Eski İl Milli Eğitim Müdürlüğü binası önünden başlayan yürüyüş, Kernek Karagözlüler Camii önünde son buldu. Burada basın açıklamasından önce kısa bir konuşma yapan Doç. Dr. Ahmet Selim Özkan, 29 haftadır bu yürüyüşü gerçekleştirdiklerini belirterek, Gazze'nin kazandığını ama dünya'nın bu imtihanı kaybettiğini söyledi.
Doç. Dr. Özkan'ın konuşmasının ardından İnönü Üniversitesi Eczacılık Fakültesi 5'inci Sınıf Öğrencisi Ruveyda Ümmügülsüm Ünal basın açıklaması okudu.

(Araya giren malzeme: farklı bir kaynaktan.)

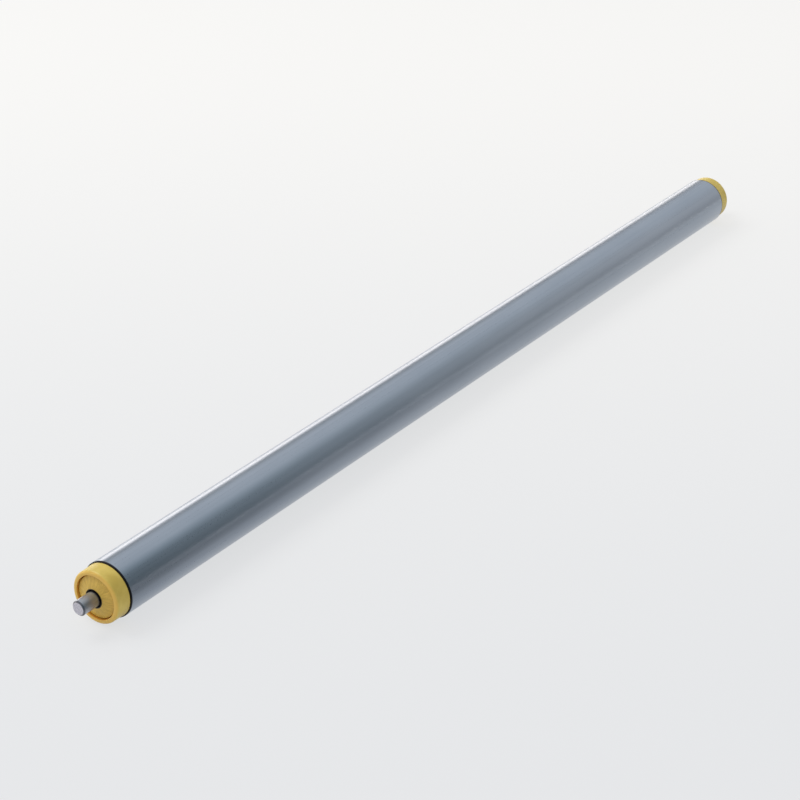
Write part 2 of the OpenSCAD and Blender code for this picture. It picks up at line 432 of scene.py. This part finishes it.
bright_steel = Finish("bright drawn steel", Metallic=0.85)
bar_lines = bright_steel.noise((20, 2500, 2500), detail=2)
mottle = bright_steel.noise((2200, 2200, 2200), detail=3)
along = abs(bright_steel.axes()[0])
# The chamfer at each end is painted dark: painted shade on the chamfer.
chamfer_x = axle_end - axle_chamfer
chamfer = along.ramp(
    (chamfer_x - chamfer_shade_blur) / mm, (chamfer_x + chamfer_shade_blur) / mm) * chamfer_shade_share
end_face = along.ramp((axle_end - face_from) / mm, (axle_end - face_full) / mm)
# Round the mark groove, where the axle enters the disc, the bar is painted near black: painted
# shade at the root of the axle.
at_groove = along.ramp((mark_near - root_shade_before) / mm, mark_near / mm)
past_groove = along.ramp(mark_far / mm, (mark_far + root_shade_after) / mm)
root_shade = at_groove * (1 - past_groove)
bar_colour = bright_steel.mix(bar_lines, bar_dark, bar_light)
bar_colour = bright_steel.mix(chamfer, bar_colour, chamfer_shade_colour)
bar_colour = bright_steel.mix(root_shade, bar_colour, root_shade_colour)
face_colour = bright_steel.mix(mottle.ramp(0.35, 0.65), face_dark, face_light)
bright_steel.feed(
    Base_Color=bright_steel.mix(end_face, bar_colour, face_colour),
    Roughness=0.28 + bar_lines * 0.12 + end_face * mottle * 0.1,
    Normal=bright_steel.bump(bar_lines * (1 - end_face) + mottle * end_face, 0.3, 0.02 * mm))

axle_shape = turned([
    (-axle_end, 0), (-axle_end, axle_r - axle_chamfer), (-axle_end + axle_chamfer, axle_r),
    (-mark_far, axle_r), (-mark_far, mark_r), (-mark_near, mark_r), (-mark_near, axle_r),
    (stop_groove[0].x, axle_r), (stop_groove[0].x, clip_groove_r),
    (stop_groove[1].x, clip_groove_r), (stop_groove[1].x, axle_r),
    (spring_groove[0].x, axle_r), (spring_groove[0].x, clip_groove_r),
    (spring_groove[1].x, clip_groove_r), (spring_groove[1].x, axle_r),
    (mark_near, axle_r), (mark_near, mark_r), (mark_far, mark_r), (mark_far, axle_r),
    (axle_end - axle_chamfer, axle_r), (axle_end, axle_r - axle_chamfer), (axle_end, 0)],
    closed=False)
for edge_x in (-axle_end, axle_end):
    rounded(axle_shape, edge_x, axle_r - axle_chamfer, axle_chamfer_round, steps=3)
even(finished("bright_axle", axle_shape, "axle_body", bright_steel, "axle"))


# -------------------------------------------------------------------------- Bearing inner parts
# The inner ring slides on the axle, and is painted near black as painted shade deep in the
# axle's hole. Ten hardened steel balls run between it and the housing without a cage.
ball_count = 10

inner_ring_shade_dark = (0.015, 0.014, 0.012)
inner_ring_shade_light = (0.03, 0.028, 0.025)
ball_dark = (0.56, 0.57, 0.59)
ball_light = (0.64, 0.65, 0.67)

# The inner ring is painted black: painted shade in the hole round the axle.
inner_ring_shade = Finish("inner ring painted black as shade")
ring_flow = inner_ring_shade.noise((250, 250, 250), detail=3)
inner_ring_shade.feed(
    Base_Color=inner_ring_shade.mix(ring_flow.ramp(0.3, 0.7), inner_ring_shade_dark, inner_ring_shade_light),
    Roughness=0.36 + ring_flow * 0.12,
    Normal=inner_ring_shade.bump(ring_flow, 0.2, 0.03 * mm))

polished_steel = Finish("polished ball steel", Metallic=1.0)
ball_haze = polished_steel.noise((700, 700, 700), detail=2)
polished_steel.feed(
    Base_Color=polished_steel.mix(ball_haze, ball_dark, ball_light),
    Roughness=0.06 + ball_haze * 0.08)


def dressed(node, finish):
    """Gives a CAD node its finish."""
    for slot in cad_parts[node].material_slots:
        slot.material = finish.data


for name in ("left", "right"):
    dressed(f"{name}_inner_ring", inner_ring_shade)
    for number in range(1, ball_count + 1):
        dressed(f"{name}_ball_{number}", polished_steel)


# ----------------------------------------------------------------------- Spring, washer, clips
# Inside the tube a compression spring holds the right end of the axle out. It bears on the
# right inner ring and on a zinc-plated washer, which a clip in a groove of the axle holds. The
# stop clip at the left keeps the axle from being pushed out. Both clips are black oxide steel.
wire_r = 0.6 * mm
wire_sides = 16
coil_r = 5.2 * mm
coils = 12
closed_pitch = 1.25 * mm
steps_per_coil = 32

wire_dark = (0.20, 0.21, 0.23)
wire_light = (0.30, 0.31, 0.33)
oxide_dark = (0.05, 0.052, 0.06)
oxide_light = (0.09, 0.092, 0.10)
washer_dark = (0.44, 0.46, 0.49)
washer_light = (0.54, 0.56, 0.59)

spring_wire = Finish("drawn spring wire", Metallic=1.0)
wire_lines = spring_wire.noise((1200, 1200, 1200), detail=2)
spring_wire.feed(
    Base_Color=spring_wire.mix(wire_lines, wire_dark, wire_light),
    Roughness=0.3 + wire_lines * 0.15)
black_oxide = Finish("black oxide steel", Metallic=1.0)
oxide = black_oxide.noise((800, 800, 800), detail=3)
black_oxide.feed(
    Base_Color=black_oxide.mix(oxide, oxide_dark, oxide_light),
    Roughness=0.35 + oxide * 0.2)
washer_plating = Finish("zinc plated washer", Metallic=1.0)
washer_grain = washer_plating.noise((900, 900, 900), detail=3)
washer_plating.feed(
    Base_Color=washer_plating.mix(washer_grain, washer_dark, washer_light),
    Roughness=0.3 + washer_grain * 0.15)

dressed("stop_clip", black_oxide)
dressed("spring_clip", black_oxide)
dressed("spring_washer", washer_plating)

spring_low, spring_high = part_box("axle_spring")
open_coils = coils - 2  # the first coil and the last are wound close
open_pitch = (spring_high.x - spring_low.x - 2 * wire_r - 2 * closed_pitch) / open_coils
spring_shape = bmesh.new()
section = bmesh.ops.create_circle(spring_shape, radius=wire_r, segments=wire_sides)["verts"]
quarter_turn = Matrix.Rotation(pi / 2, 3, "X")
bmesh.ops.rotate(spring_shape, verts=section, cent=(0, 0, 0), matrix=quarter_turn)
bmesh.ops.translate(spring_shape, verts=section, vec=(spring_low.x + wire_r, 0, coil_r))
live = section + list(spring_shape.edges)
for turns, pitch in ((1, closed_pitch), (open_coils, open_pitch), (1, closed_pitch)):
    live = bmesh.ops.spin(
        spring_shape, geom=live, cent=(0, 0, 0), axis=(1, 0, 0), angle=turns * tau,
        dvec=(pitch / steps_per_coil, 0, 0), steps=turns * steps_per_coil,
        use_merge=False)["geom_last"]
wire_ends = [edge for edge in spring_shape.edges if edge.is_boundary]
bmesh.ops.holes_fill(spring_shape, edges=wire_ends, sides=wire_sides)
bmesh.ops.recalc_face_normals(spring_shape, faces=spring_shape.faces)
spring = finished(
    "compression_spring", spring_shape, "axle_body", spring_wire, "axle_spring")
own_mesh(spring)


# ------------------------------------------------------------------------------------- Studio
# The roller rests on a flat pale sheet, with one large soft lamp above and behind it, and the
# camera looks down on its left end. The steel shows what it mirrors, so the sheet and the room
# have a bright side behind the roller and a darker one in front.
lens = 98.88
azimuth = radians(-54.97)
elevation = radians(27.29)
camera_distance = 1268.4 * mm
camera_right = -32.55 * mm
camera_up = -21.97 * mm
view_x, view_y = 0.819, 0.574  # the way that the camera looks, on the floor

camera_data = bpy.data.cameras.new("camera")
camera_data.lens = lens
camera = bpy.data.objects.new("camera", camera_data)
bpy.context.scene.collection.objects.link(camera)
back = Vector((sin(azimuth) * cos(elevation), -cos(azimuth) * cos(elevation), sin(elevation)))
right = (-back).cross(Vector((0, 0, 1))).normalized()
up = right.cross(-back)
camera_place = back * camera_distance + right * camera_right + up * camera_up
camera.matrix_world = (
    Matrix.Translation(camera_place) @ Matrix((right, up, back)).transposed().to_4x4())
bpy.context.scene.camera = camera

# The sheet is painted lighter further from the camera, as painted light falloff. Seen or mirrored
# it mostly glows with that colour, which keeps its shadow faint, but what the roller mirrors of
# it is dark in front, mostly near the left end.
sheet_size = 6  # metres from its middle to each side
sheet_near_shaded = (0.81, 0.82, 0.83)
sheet_far_lit = (0.945, 0.94, 0.92)
sheet_dark = (0.02, 0.03, 0.035)
plain_share = 0.8
front_darkness = 0.62
further_darkness = 0.12
left_gain = 1.33
right_loss = 1.05

sheet = Finish("pale studio sheet", Roughness=0.9, Specular_IOR_Level=0.1)
x, y = sheet.axes()[:2]
painted_falloff = (x * view_x + y * view_y).ramp(-450, 650)
sheet_colour = sheet.mix(painted_falloff, sheet_near_shaded, sheet_far_lit)
sheet.feed(Base_Color=sheet_colour)
sheet_ray = sheet.node("ShaderNodeLightPath")
mirrored = sheet_ray.output("Is Glossy Ray")
plain = (sheet_ray.output("Is Camera Ray") + mirrored) * plain_share
in_front = (-y).ramp(0, 55) * front_darkness + (-y).ramp(30, 150) * further_darkness
near_left = left_gain - x.ramp(-500, 600) * right_loss
sheet_glow = sheet.node("ShaderNodeEmission", {
    "Color": sheet.mix(mirrored * (in_front * near_left), sheet_colour, sheet_dark),
    "Strength": 1})
sheet_surface = sheet.node(
    "ShaderNodeMixShader", [plain, Value(sheet, sheet.shader.outputs["BSDF"]), sheet_glow])
sheet.tree.links.new(
    sheet_surface.socket, sheet.tree.nodes["Material Output"].inputs["Surface"])

floor_shape = bmesh.new()
bmesh.ops.create_grid(floor_shape, x_segments=4, y_segments=4, size=sheet_size)
bmesh.ops.translate(floor_shape, verts=floor_shape.verts, vec=(0, 0, -tube_r))
floor_mesh = bpy.data.meshes.new("floor")
floor_shape.to_mesh(floor_mesh)
floor_shape.free()
floor_mesh.materials.append(sheet.data)
floor = bpy.data.objects.new("floor", floor_mesh)
bpy.context.scene.collection.objects.link(floor)

lamp_data = bpy.data.lights.new("key lamp", "AREA")
lamp_data.energy = 22
lamp_data.size = 1.2
lamp_data.color = (1, 0.985, 0.94)
lamp = bpy.data.objects.new("key lamp", lamp_data)
bpy.context.scene.collection.objects.link(lamp)
lamp.location = (-0.3, 1.3, 1.9)
lamp.rotation_euler = (-lamp.location).to_track_quat("-Z", "Y").to_euler()

# The room, as metal mirrors it, is bright behind and above, with a rim of light at the horizon
# and a dark line over it, and dim in front, mostly where the roller's left end mirrors it.
lit_level = 0.76
line_drop = 0.5
rim_gain = 1.9
dim_level = 0.85
dim_behind = 0.35
low_drop = 0.3
rim_tint = (1.1, 1.0, 0.92)
lit_tint = (0.97, 1.0, 1.03)
dim_tint_left = (0.72, 1.04, 1.18)
dim_tint_right = (1.02, 1.0, 1.0)
fill_right = (0.42, 0.43, 0.49)
fill_left = (0.80, 0.80, 0.84)
background = (0.86, 0.87, 0.87)

room = Finish("studio", bpy.data.worlds)
bpy.context.scene.world = room.data
direction = room.node(
    "ShaderNodeSeparateXYZ", [room.node("ShaderNodeTexCoord").output("Generated")])
east, north, height = [direction.output(axis) for axis in "XYZ"]
# The lean goes in degrees from the horizon behind the roller (0) over the ceiling (90) to the
# horizon in front of it (180).
lean = height.math("ARCTAN2", north) * (180 / pi)
lit = 1 - lean.ramp(85, 140)
line = lean.ramp(16, 26) * (1 - lean.ramp(34, 44))
rim = 1 - lean.ramp(8, 22)
low = lean.ramp(140, 185)
dark_corner = east.ramp(0.48, 0.53) * (1 - east.ramp(0.56, 0.60)) * lean.ramp(100, 125)
dim = east.ramp(0.45, 0.95) * dim_level + (1 - east.ramp(0.25, 0.50)) * dim_behind
front_level = dim * (1 - dark_corner) * (1 - low * low_drop)
brightness = lit * (lit_level - line * line_drop + rim * rim_gain) + (1 - lit) * front_level
room_tint = room.mix(east.ramp(0.55, 0.82), dim_tint_left, dim_tint_right)
room_tint = room.mix(lit, room_tint, lit_tint)
room_tint = room.mix(rim, room_tint, rim_tint)
mirrored_room = room.node(
    "ShaderNodeVectorMath", {"Vector": room_tint, "Scale": brightness}, operation="SCALE")

# What lights the roller softly from all round comes more from the camera's left.
left_side = (north * view_x - east * view_y).ramp(-1, 1)
fill = room.mix(left_side, fill_right, fill_left)
room_ray = room.node("ShaderNodeLightPath")
room_colour = room.mix(room_ray.output("Is Glossy Ray"), fill, mirrored_room)
room_colour = room.mix(room_ray.output("Is Camera Ray"), room_colour, background)
room.tree.links.new(room_colour.socket, room.tree.nodes["Background"].inputs["Color"])

bpy.context.scene.view_settings.view_transform = "Standard"
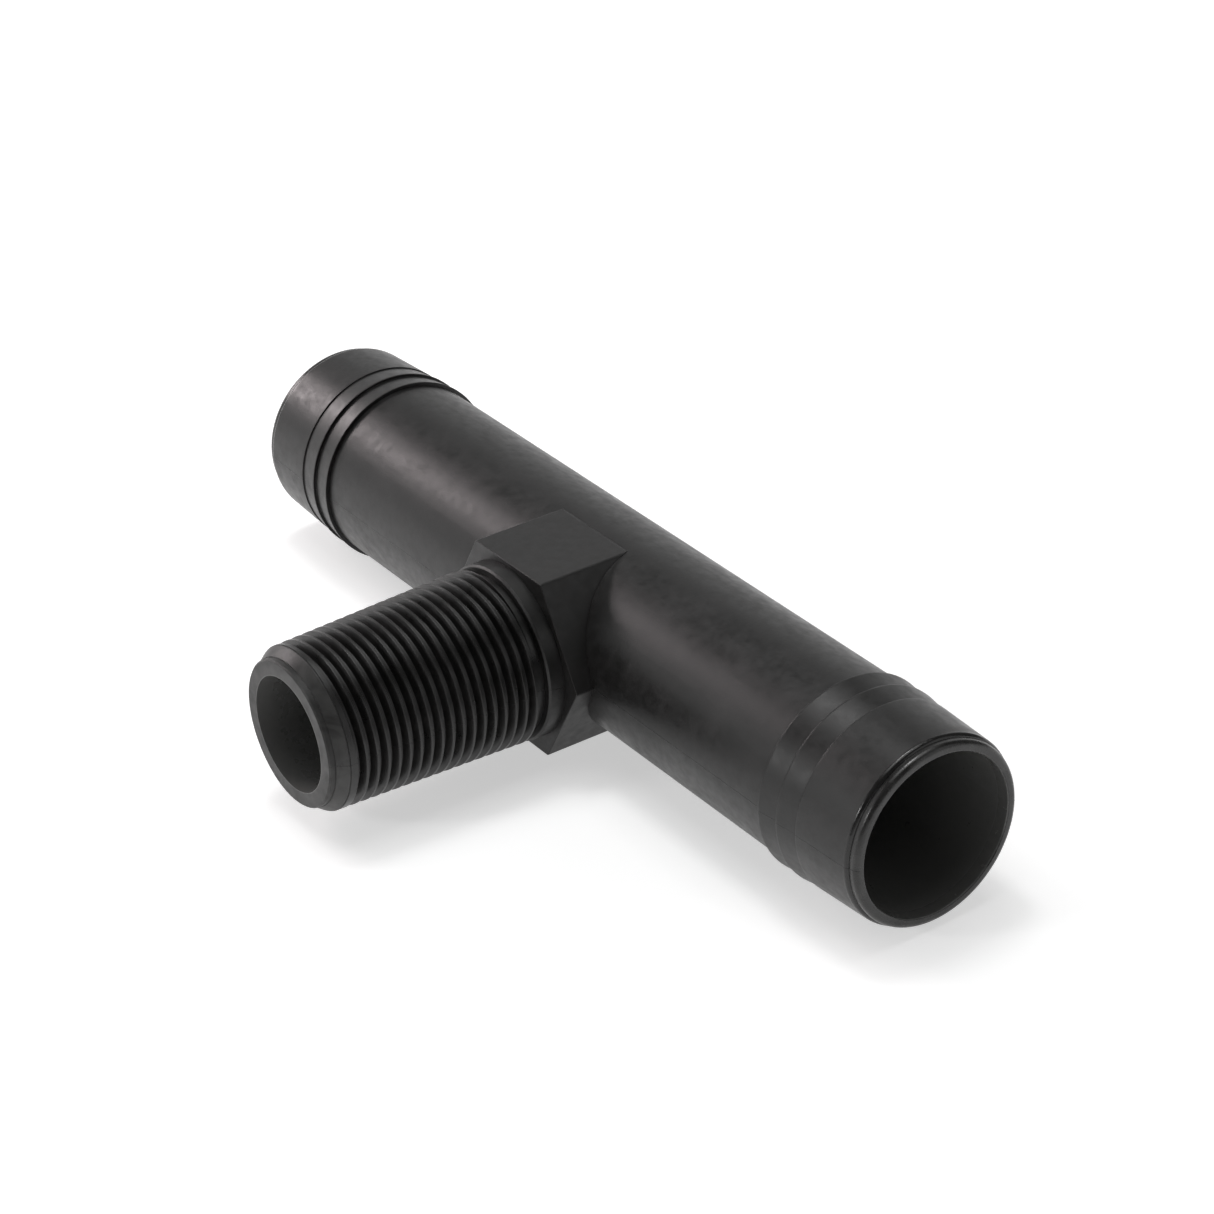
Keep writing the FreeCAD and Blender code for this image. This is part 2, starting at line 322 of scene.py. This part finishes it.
def parting_ridge(name, source, on_skin):
    """The hair of plastic squeezed out along a node where the mould's halves met."""
    shape = bmesh.new()
    shape.from_mesh(nodes[source].data)
    bmesh.ops.remove_doubles(shape, verts=shape.verts, dist=MERGE_DISTANCE)
    everything = shape.verts[:] + shape.edges[:] + shape.faces[:]
    cut = bmesh.ops.bisect_plane(shape, geom=everything, dist=CUT_TOLERANCE,
                                 plane_co=(0.0, 0.0, 0.0), plane_no=(0.0, 0.0, 1.0))
    line = {item for item in cut["geom_cut"] if isinstance(item, bmesh.types.BMEdge)
            and all(on_skin(vert.co) for vert in item.verts)}
    rest = [edge for edge in shape.edges if edge not in line]
    bmesh.ops.delete(shape, geom=rest, context="EDGES")
    loose = [vert for vert in shape.verts if not vert.link_edges]
    bmesh.ops.delete(shape, geom=loose, context="VERTS")
    bmesh.ops.translate(shape, verts=shape.verts, vec=(0.0, 0.0, -RIDGE_WIDTH / 2))
    extruded = bmesh.ops.extrude_edge_only(shape, edges=shape.edges[:])["geom"]
    risen = [item for item in extruded if isinstance(item, bmesh.types.BMVert)]
    bmesh.ops.translate(shape, verts=risen, vec=(0.0, 0.0, RIDGE_WIDTH))
    bmesh.ops.recalc_face_normals(shape, faces=shape.faces)
    piece = keep_piece(name, shape, thread_finish)
    thickness = piece.modifiers.new("thickness", "SOLIDIFY")
    thickness.thickness = 2 * RIDGE_HEIGHT
    thickness.offset = 0.0


def trimmed_gate():
    """The stub left at the back of the run where the plastic was let in and cut off."""
    shape = bmesh.new()
    bmesh.ops.create_cone(shape, cap_ends=True, segments=48, radius1=GATE_BASE_RADIUS,
                          radius2=GATE_TOP_RADIUS, depth=GATE_HEIGHT)
    top_height = GATE_HEIGHT / 2
    rim = [edge for edge in shape.edges
           if all(abs(vert.co.z - top_height) < CUT_TOLERANCE for vert in edge.verts)]
    bmesh.ops.bevel(shape, geom=rim, offset=GATE_ROUND, segments=2, affect="EDGES",
                    profile=0.5, material=-1)

    # The cut face is dished in three steps, and torn a little uneven.
    top = max(shape.faces, key=lambda face: face.calc_center_median().z)
    for step in GATE_STEPS:
        bmesh.ops.inset_region(shape, faces=[top], thickness=step, depth=-GATE_DISHING)
    for vert in shape.verts:
        if vert.co.z > top_height - GATE_TORN_DEPTH and vert.co.xy.length < GATE_TORN_RADIUS:
            wave = math.sin(3100.0 * vert.co.x + 1.3) * math.cos(2300.0 * vert.co.y)
            vert.co.z += GATE_TEAR * wave

    facing_back = Euler((-math.pi / 2, 0.0, 0.0)).to_matrix()
    bmesh.ops.rotate(shape, verts=shape.verts, cent=(0.0, 0.0, 0.0), matrix=facing_back)
    bmesh.ops.translate(shape, verts=shape.verts, vec=(0.0, run_radius + GATE_STANDOFF, 0.0))
    keep_piece("trimmed_gate", shape, branch_finish)


def on_run_skin(point):
    return abs(point.y) > run_bore_radius + SKIN_MARGIN


def on_branch_skin(point):
    return abs(point.x) > branch_bore_radius + SKIN_MARGIN


for name in ("run_tube", "barbed_end_left", "barbed_end_right", "end_nose_left", "end_nose_right"):
    parting_ridge(f"parting_ridge_{name}", name, on_run_skin)
for name in ("hex_boss", "branch_collar", "threaded_spigot", "spigot_nose"):
    parting_ridge(f"parting_ridge_{name}", name, on_branch_skin)
trimmed_gate()


# --- Stage -------------------------------------------------------------------

WHITE = (1.0, 1.0, 1.0)
WARM = (1.0, 0.90, 0.91)
TABLE_SIZE = 3.0


def studio_floor():
    """A plain white table that glows a little."""
    shape = bmesh.new()
    bmesh.ops.create_grid(shape, x_segments=1, y_segments=1, size=TABLE_SIZE)
    bmesh.ops.translate(shape, verts=shape.verts, vec=(0.0, 0.0, floor_height))
    mesh = bpy.data.meshes.new("floor")
    shape.to_mesh(mesh)
    shape.free()
    floor = bpy.data.objects.new("floor", mesh)
    bpy.context.scene.collection.objects.link(floor)
    finish = Finish(bpy.data.materials.new("lit white table"))
    tooth = finish.noise(900.0, detail=2.0)
    normal = finish.node("ShaderNodeBump", None, {
        "Strength": 0.2, "Distance": 0.02 * MM, "Height": tooth})
    mesh.materials.append(finish.surface((0.80, 0.80, 0.80, 1.0), 0.9, normal, IOR=1.3,
                                         Emission_Color=WHITE + (1.0,), Emission_Strength=0.52))


def softbox(name, position, aim, width, height, power, colour):
    """An evenly lit rectangle, pointing from position at aim."""
    data = bpy.data.lights.new(name, "AREA")
    data.color = colour
    data.shape = "RECTANGLE"
    data.size = width
    data.size_y = height
    data.energy = power
    light = bpy.data.objects.new(name, data)
    turn = (Vector(aim) - Vector(position)).to_track_quat("-Z", "Y").to_matrix().to_4x4()
    light.matrix_world = Matrix.Translation(position) @ turn
    bpy.context.scene.collection.objects.link(light)


def studio_walls(dim, bright):
    """A dim room whose left wall is a tall white sheet."""
    room = Finish(bpy.data.worlds.new("studio"), coordinates="Generated")
    x, _, z = room.parts_of(room.place)
    sheet = room.ramp(0.70 - z, 0.0, 0.28) * room.ramp(-0.15 - x, 0.0, 0.40)
    background = room.node("ShaderNodeBackground", None, {"Strength": dim + sheet * (bright - dim)})
    output = room.tree.nodes.new("ShaderNodeOutputWorld")
    room.feed(output.inputs["Surface"], background)
    bpy.context.scene.world = room.owner


studio_floor()
studio_walls(0.16, 1.00)
softbox("window", (-0.74, -0.24, 0.36), (-0.04, 0.0, 0.0), 0.30, 0.20, 2.0, WARM)
softbox("front card", (-0.13, -0.63, 0.27), (0.0, -0.02, 0.0), 0.09, 0.09, 0.70, WHITE)
softbox("overhead", (-0.10, 0.0, 1.0), (0.0, 0.0, 0.0), 0.80, 0.80, 3.4, WHITE)
softbox("top lamp", (-0.21, 0.0, 0.98), (0.04, 0.0, 0.0), 0.20, 0.20, 1.6, WHITE)
softbox("right card", (0.64, 0.39, 0.29), (0.03, 0.0, 0.0), 0.50, 0.50, 0.50, WHITE)


# --- Camera ------------------------------------------------------------------

def aim_camera(azimuth, elevation, roll, distance, across, above, lens):
    """A camera at an angle about the tee; across and above shift its aim sideways and up."""
    azimuth, elevation, roll = (math.radians(angle) for angle in (azimuth, elevation, roll))
    back = Vector((
        math.sin(azimuth) * math.cos(elevation),
        -math.cos(azimuth) * math.cos(elevation),
        math.sin(elevation),
    ))
    right = Vector((0.0, 0.0, 1.0)).cross(back).normalized()
    up = back.cross(right)
    aim = right * across + up * above
    turn = Matrix.Rotation(roll, 3, back)
    axes = Matrix((turn @ right, turn @ up, back)).transposed()
    data = bpy.data.cameras.new("camera")
    data.lens = lens
    data.sensor_width = 36.0
    data.clip_start = 0.01
    data.clip_end = 20.0
    camera = bpy.data.objects.new("camera", data)
    camera.matrix_world = Matrix.Translation(aim + back * distance) @ axes.to_4x4()
    bpy.context.scene.collection.objects.link(camera)
    bpy.context.scene.camera = camera


aim_camera(azimuth=55.61, elevation=30.44, roll=-1.97, distance=0.5328,
           across=-0.00036, above=0.00053, lens=102.45)
bpy.context.scene.view_settings.view_transform = "Standard"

"Ölmek pahasına mesleklerinden vazgeçmeyen Gazze’nin onurlu hekim ve sağlık çalışanlarına selam olsun!"
İzzetli Gazze halkına, öldürülmek pahasına mesleklerinden vazgeçmeyen Gazze’nin onurlu hekim ve sağlık çalışanlarına ve gücü yettiğince zalimin karşısına dikilen vicdan sahibi insanlara selam göndererek başlayan Ruveyda Ümmügülsüm Ünal, "Türkiye’deki hekimler ve sağlık çalışanları olarak Sessiz Yürüyüş’lerinin 29. haftasında bıkmadan, usanmadan Gazze için seslerini yükseltmeye devam ettiklerini ve devam edeceklerini söyledi.
"Her dakika önümüze bombalarla parçalanmış, yanmış çocuk cesetlerinin fotoğrafları düşüyor"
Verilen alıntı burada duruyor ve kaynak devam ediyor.